Pub Date: April 1st, 1994
ISBN: 0-345-38379-6
Publisher: Ballantine

Accompanying puffs from Amy Tan and Pat Conroy notwithstanding, this performance from actor/author Mantee (In Search of the Perfect Ravioli, 1991) comes across as stupefyingly shallow stuff. Bruno's best pages are the hero's mock dialogues with Burt Lancaster, much like Woody Allen's with Bogart in Play It Again, Sam. The rest, chockablock with brand names and banal movie and entertainment references, bears an almost Joycean opacity that renders up but faint plot and hangs its humors on almost no palpable spine or skeleton.
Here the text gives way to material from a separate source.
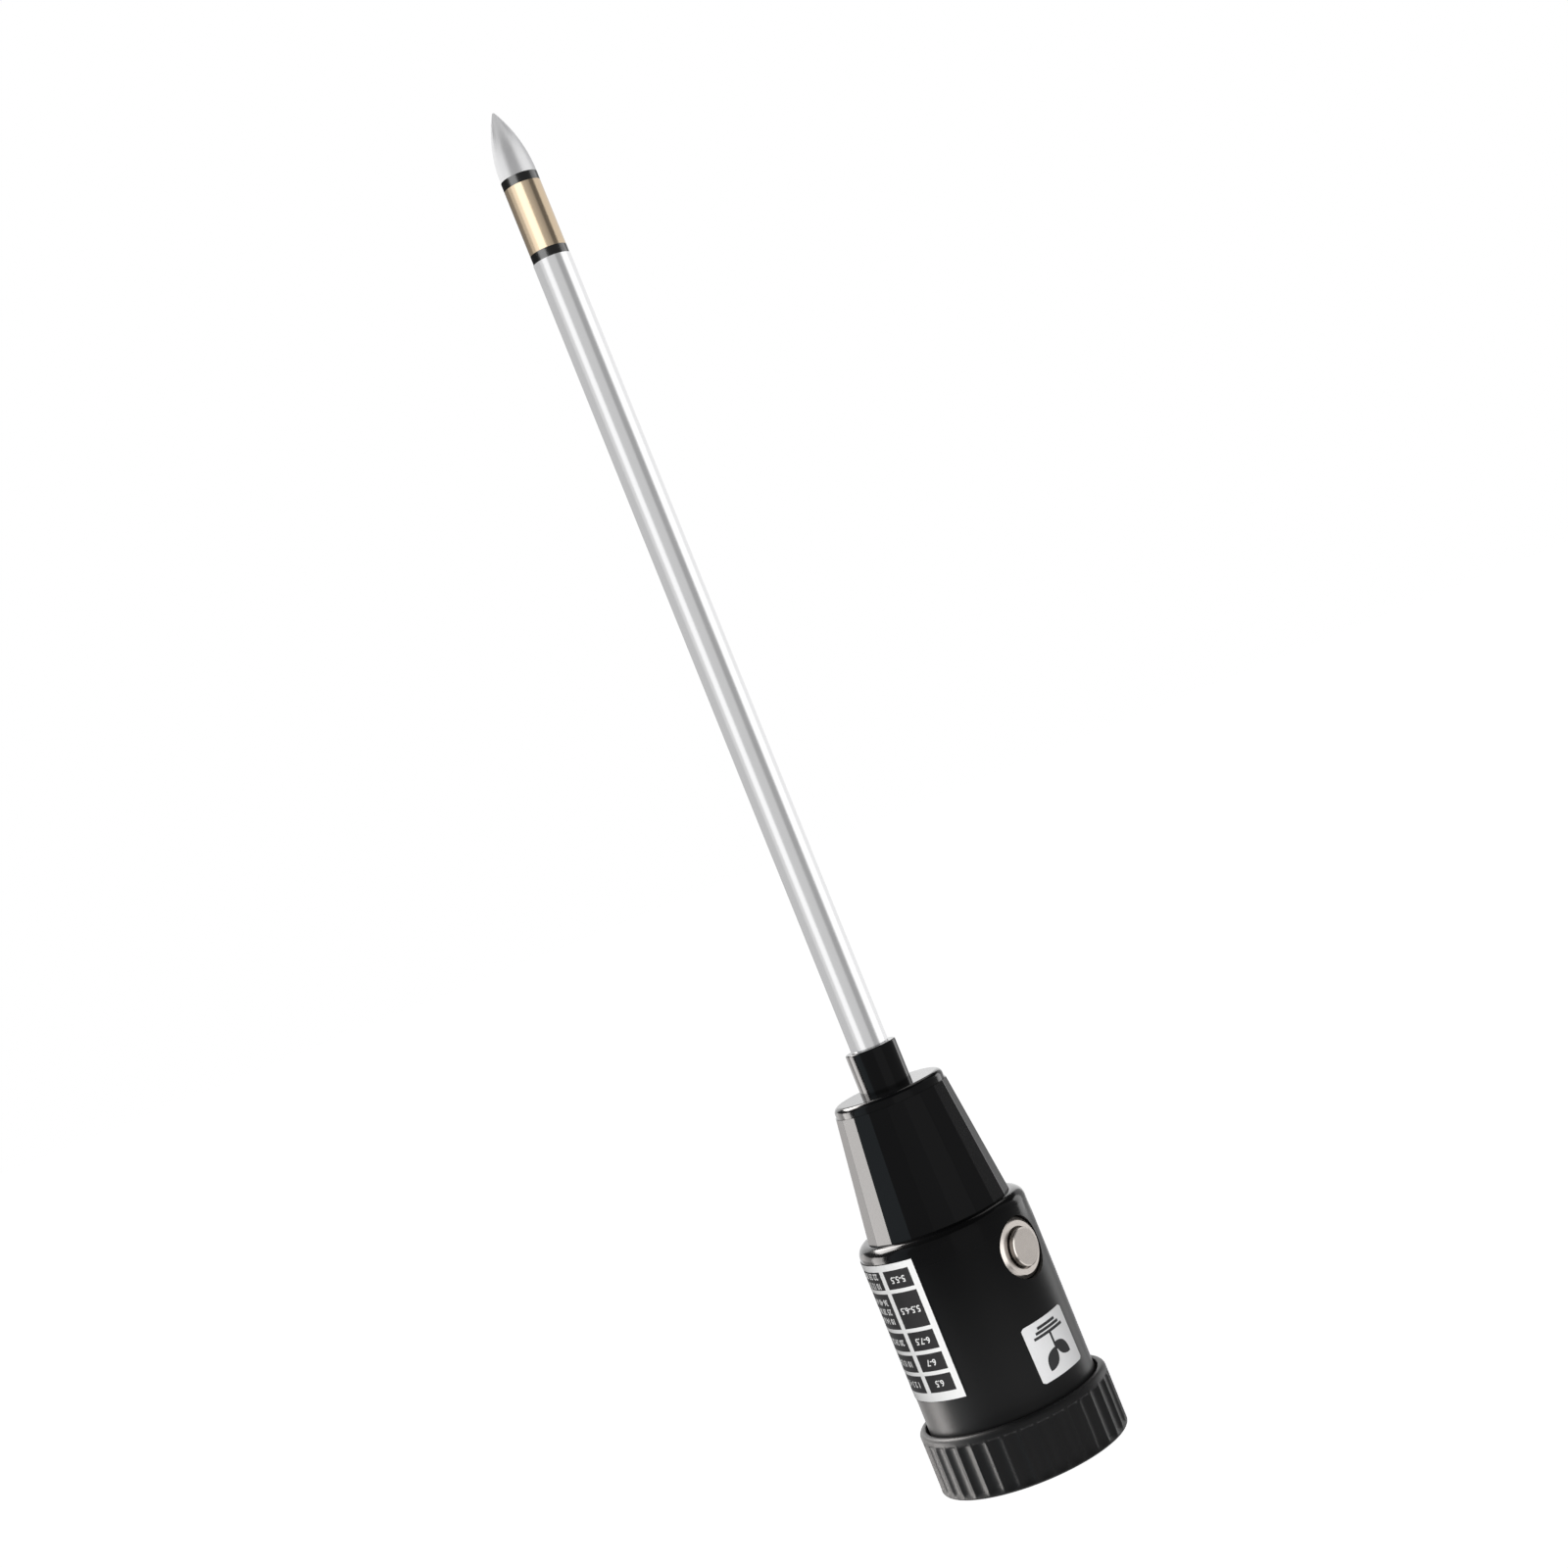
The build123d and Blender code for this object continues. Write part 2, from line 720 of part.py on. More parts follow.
with BuildPart() as resistors:
    for row in (-10.5, -6.5):
        with BuildSketch(Plane(origin=(2.0, row, board_top + 1.5), z_dir=(1, 0, 0))):
            Circle(1.2)
        extrude(amount=6.5)
        with BuildSketch(Plane(origin=(0.5, row, board_top + 1.5), z_dir=(1, 0, 0))):
            Circle(0.3)
        extrude(amount=9.5)
        for end in (0.8, 9.7):
            with BuildSketch(Plane.XY.offset(board_top)):
                with Locations((end, row)):
                    Circle(0.3)
            extrude(amount=1.5)
save(resistors, "resistors")


def straight_lead(name, place, low, high):
    """An insulated wire that runs straight along the meter."""
    with BuildPart() as piece:
        with BuildSketch(Plane.XY.offset(low)):
            with Locations(place):
                Circle(lead_r)
        extrude(amount=high - low)
    save(piece, name)


straight_lead("electrode_lead", (lead_x, 0), board_top, electrode_z + 2.5)
straight_lead("rod_lead", (-7.9, 4.7), board_top, clamp_z - 0.6)

with BuildPart() as switch_leads:
    for sideways, _ in contact_spots:
        plug = button_base.from_local_coords(Vector(sideways, 0, 3.0))
        bend = button_base.from_local_coords(Vector(sideways, 0, 0.4))
        foot = Vector(bend.X, bend.Y, board_top)
        with BuildLine():
            route = FilletPolyline(plug, bend, foot, radius=1.6)
        with BuildSketch(Plane(origin=route @ 0, z_dir=route % 0)):
            Circle(lead_r)
        sweep(path=route)
save(switch_leads, "switch_leads")
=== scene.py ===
"""Looks of the soil moisture meter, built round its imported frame.

Metres, in the frame's own place: the meter stands on its dial bezel, probe up along +Z.
An azimuth of 0 degrees is the front, -Y, and 90 is the +X side.
"""

import json
from math import cos, pi, radians, sin, sqrt, tan

import bmesh
import bpy
from mathutils import Matrix, Vector

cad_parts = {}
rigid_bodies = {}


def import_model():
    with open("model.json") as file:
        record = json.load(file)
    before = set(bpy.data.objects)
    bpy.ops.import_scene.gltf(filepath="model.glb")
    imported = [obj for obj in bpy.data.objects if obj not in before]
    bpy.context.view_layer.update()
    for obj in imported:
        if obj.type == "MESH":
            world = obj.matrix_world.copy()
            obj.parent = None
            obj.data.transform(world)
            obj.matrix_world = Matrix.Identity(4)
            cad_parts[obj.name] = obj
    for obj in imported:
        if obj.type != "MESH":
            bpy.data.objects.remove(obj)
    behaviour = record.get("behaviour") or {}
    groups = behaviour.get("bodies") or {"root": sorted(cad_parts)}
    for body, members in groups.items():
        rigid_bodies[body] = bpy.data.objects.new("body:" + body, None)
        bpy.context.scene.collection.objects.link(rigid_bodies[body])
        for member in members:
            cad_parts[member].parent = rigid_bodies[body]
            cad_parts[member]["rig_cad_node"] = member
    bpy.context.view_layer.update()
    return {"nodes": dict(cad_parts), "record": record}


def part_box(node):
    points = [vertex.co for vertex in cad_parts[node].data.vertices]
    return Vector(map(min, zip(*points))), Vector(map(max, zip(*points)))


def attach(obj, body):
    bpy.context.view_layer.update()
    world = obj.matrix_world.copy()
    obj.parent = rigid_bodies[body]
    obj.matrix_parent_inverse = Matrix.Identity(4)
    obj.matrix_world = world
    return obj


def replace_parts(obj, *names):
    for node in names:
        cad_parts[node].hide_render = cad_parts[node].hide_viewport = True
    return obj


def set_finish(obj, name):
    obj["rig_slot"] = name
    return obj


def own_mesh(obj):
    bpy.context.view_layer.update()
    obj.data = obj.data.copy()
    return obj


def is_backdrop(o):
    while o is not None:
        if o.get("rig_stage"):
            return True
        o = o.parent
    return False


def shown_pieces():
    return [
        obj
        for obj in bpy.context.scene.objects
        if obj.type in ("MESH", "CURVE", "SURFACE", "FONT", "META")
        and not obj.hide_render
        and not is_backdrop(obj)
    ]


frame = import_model()
nodes = frame["nodes"]
scene = bpy.context.scene
MM = 0.001


def direction(azimuth, lift=0.0):
    """A unit vector towards an azimuth and a height angle, both in degrees."""
    turn, rise = radians(azimuth), radians(lift)
    return Vector((sin(turn) * cos(rise), -cos(turn) * cos(rise), sin(rise)))


BUTTON_AZIMUTH = 49.0
BUTTON_HEIGHT = 52.4 * MM
BUTTON_OUT = direction(BUTTON_AZIMUTH)
BUTTON_SIDE = direction(BUTTON_AZIMUTH + 90.0)


# ------------------------------------------------------------------ node graphs

class Wire:
    """A value in a node graph. Sums written on it add Math nodes."""

    def __init__(self, graph, socket):
        self.graph = graph
        self.socket = socket

    def maths(self, operation, *values):
        return self.graph.node("ShaderNodeMath", {"operation": operation}, dict(enumerate(values)))

    def __add__(self, other):
        return self.maths("ADD", self, other)

    def __sub__(self, other):
        return self.maths("SUBTRACT", self, other)

    def __rsub__(self, other):
        return self.maths("SUBTRACT", other, self)

    def __mul__(self, other):
        return self.maths("MULTIPLY", self, other)

    def __truediv__(self, other):
        return self.maths("DIVIDE", self, other)

    def __rtruediv__(self, other):
        return self.maths("DIVIDE", other, self)

    def __pow__(self, other):
        return self.maths("POWER", self, other)

    def under(self, limit):
        return self.maths("LESS_THAN", self, limit)

    def over(self, limit):
        return self.maths("GREATER_THAN", self, limit)

    def sine(self):
        return self.maths("SINE", self)

    def cosine(self):
        return self.maths("COSINE", self)

    def root(self):
        return self.maths("SQRT", self)

    def fraction(self):
        return self.maths("FRACT", self)

    __radd__ = __add__
    __rmul__ = __mul__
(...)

A long flashback set in a bar, the story lazes upward like bubbles in a brandy and soda as Bruno Sangenito (stage name Johnny Bruno) sits beside a date, Margie Cosgrove, whom he last saw as a teenager back in 1953, and reveals to us his life story since then as a starstruck Hollywood wannabe. At one point he recalls his first date with Margie, as her mother, Beryl, flops onto the couch beside him while he waits for Margie: ``[Beryl] threw me helter-skelter into a deeper sea, as she lifted a Lucky—picture a stem on an olive in a silver tray—from the case on the coffee table between us, and bound me, gagged me, hung me by the neck with eyes that held secrets to secrets. She tamped her cigarette twice and dead center on a polished fingernail that had touched privacy. Put it to her mouth...crossed those long delicate legs one over the other, and shared with me for a split second her most personal freckles. Those that lie in wait inside darkness, where nylons fear to tread and garter belt dares to begin. Then languished her arm out and across a sculptured knee, Lucky perched a la mode.'' Judge for yourself.